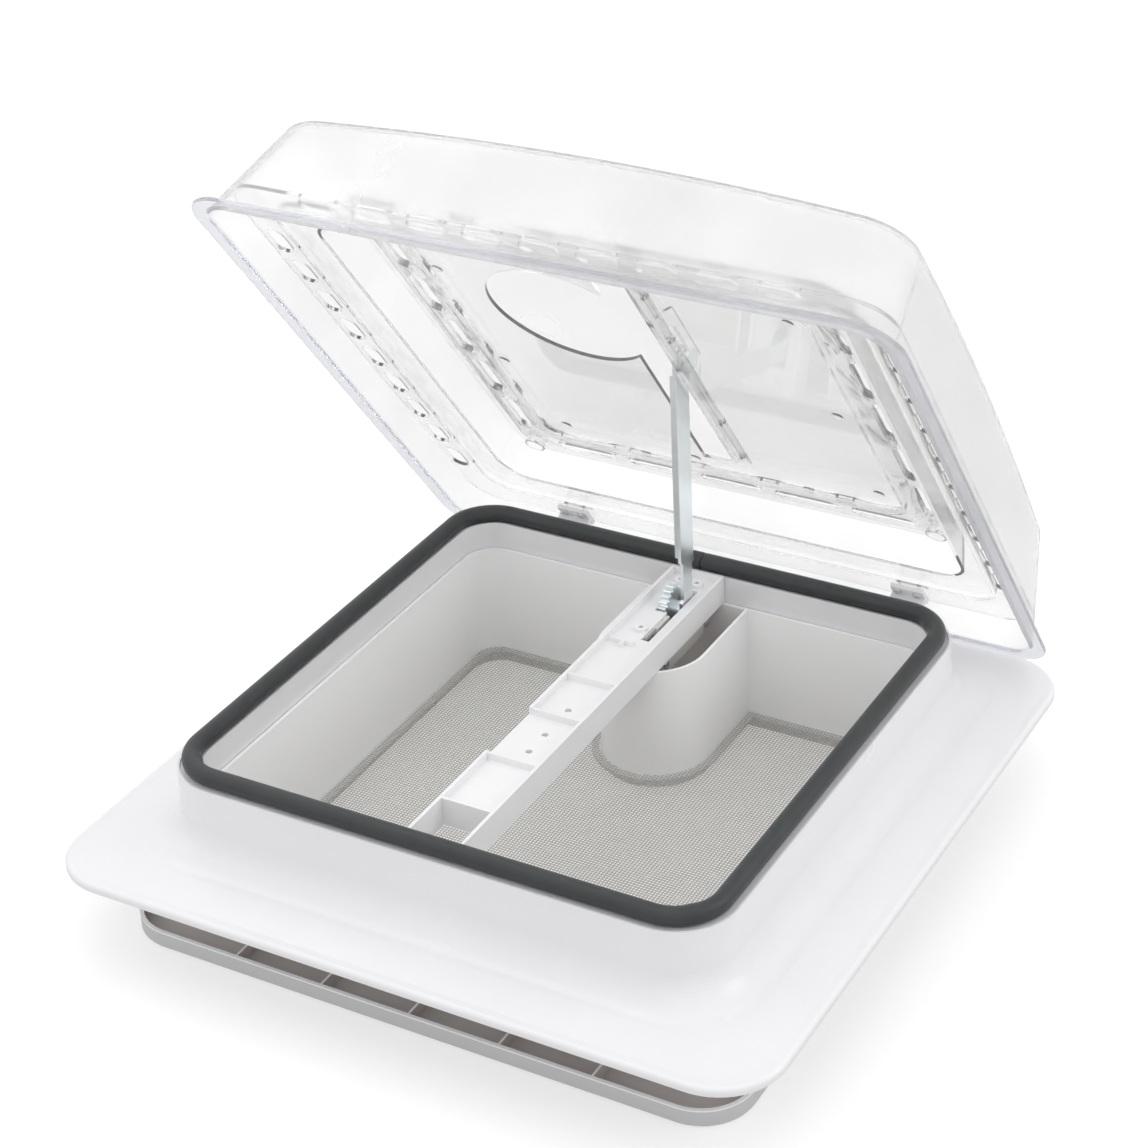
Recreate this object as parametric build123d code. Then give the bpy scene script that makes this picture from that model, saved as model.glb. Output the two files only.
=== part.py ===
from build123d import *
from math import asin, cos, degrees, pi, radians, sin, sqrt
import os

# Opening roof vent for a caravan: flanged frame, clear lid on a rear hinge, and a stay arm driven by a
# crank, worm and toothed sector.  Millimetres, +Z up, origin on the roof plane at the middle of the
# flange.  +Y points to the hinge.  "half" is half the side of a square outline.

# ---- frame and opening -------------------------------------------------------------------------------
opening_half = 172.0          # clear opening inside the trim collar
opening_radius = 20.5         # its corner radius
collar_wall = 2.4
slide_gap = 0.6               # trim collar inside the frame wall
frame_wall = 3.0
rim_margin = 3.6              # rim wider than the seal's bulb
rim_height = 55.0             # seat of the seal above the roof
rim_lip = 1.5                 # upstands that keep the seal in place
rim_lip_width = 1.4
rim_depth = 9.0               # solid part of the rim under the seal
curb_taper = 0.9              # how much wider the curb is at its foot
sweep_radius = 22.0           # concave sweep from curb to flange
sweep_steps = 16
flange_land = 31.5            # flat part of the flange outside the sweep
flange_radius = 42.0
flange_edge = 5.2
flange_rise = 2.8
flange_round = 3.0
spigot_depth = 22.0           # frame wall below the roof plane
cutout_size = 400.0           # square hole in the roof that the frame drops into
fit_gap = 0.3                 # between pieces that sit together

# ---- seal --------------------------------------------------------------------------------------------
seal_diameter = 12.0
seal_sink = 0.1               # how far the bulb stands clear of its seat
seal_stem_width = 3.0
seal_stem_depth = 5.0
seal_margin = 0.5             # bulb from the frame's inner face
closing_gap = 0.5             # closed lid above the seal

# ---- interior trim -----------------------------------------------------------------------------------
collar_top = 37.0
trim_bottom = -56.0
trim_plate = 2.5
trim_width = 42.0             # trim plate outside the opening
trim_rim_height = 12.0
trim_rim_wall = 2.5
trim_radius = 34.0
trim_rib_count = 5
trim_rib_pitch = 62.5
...
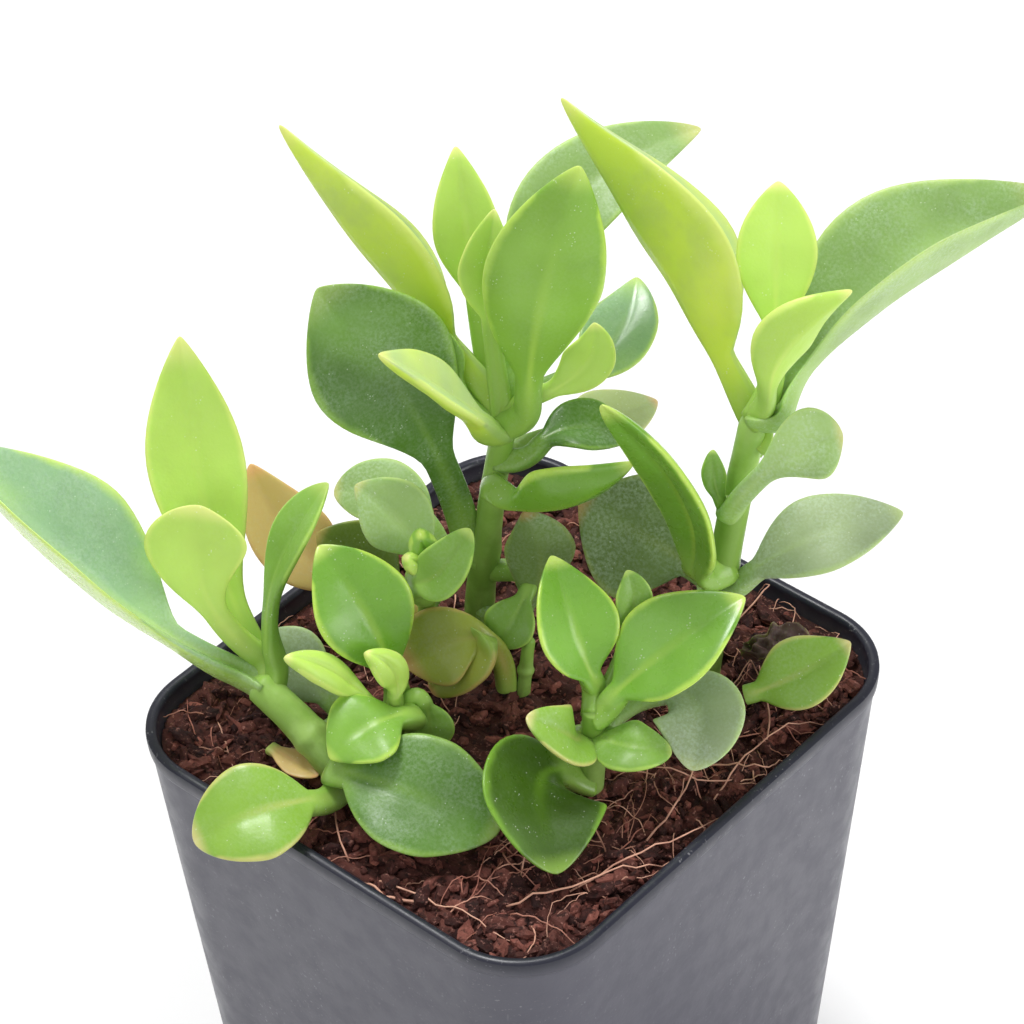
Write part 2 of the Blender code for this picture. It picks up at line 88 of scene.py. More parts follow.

Prompt.
Each line from the one bearing "Recreate this object" through the one bearing "a square outline." is to be duplicated without change; all remaining lines are to be left out.

In response.
Recreate this object as parametric build123d code. Then give the bpy scene script that makes this picture from that model, saved as model.glb. Output the two files only.
=== part.py ===
from build123d import *
from math import asin, cos, degrees, pi, radians, sin, sqrt
import os

# Opening roof vent for a caravan: flanged frame, clear lid on a rear hinge, and a stay arm driven by a
# crank, worm and toothed sector.  Millimetres, +Z up, origin on the roof plane at the middle of the
# flange.  +Y points to the hinge.  "half" is half the side of a square outline.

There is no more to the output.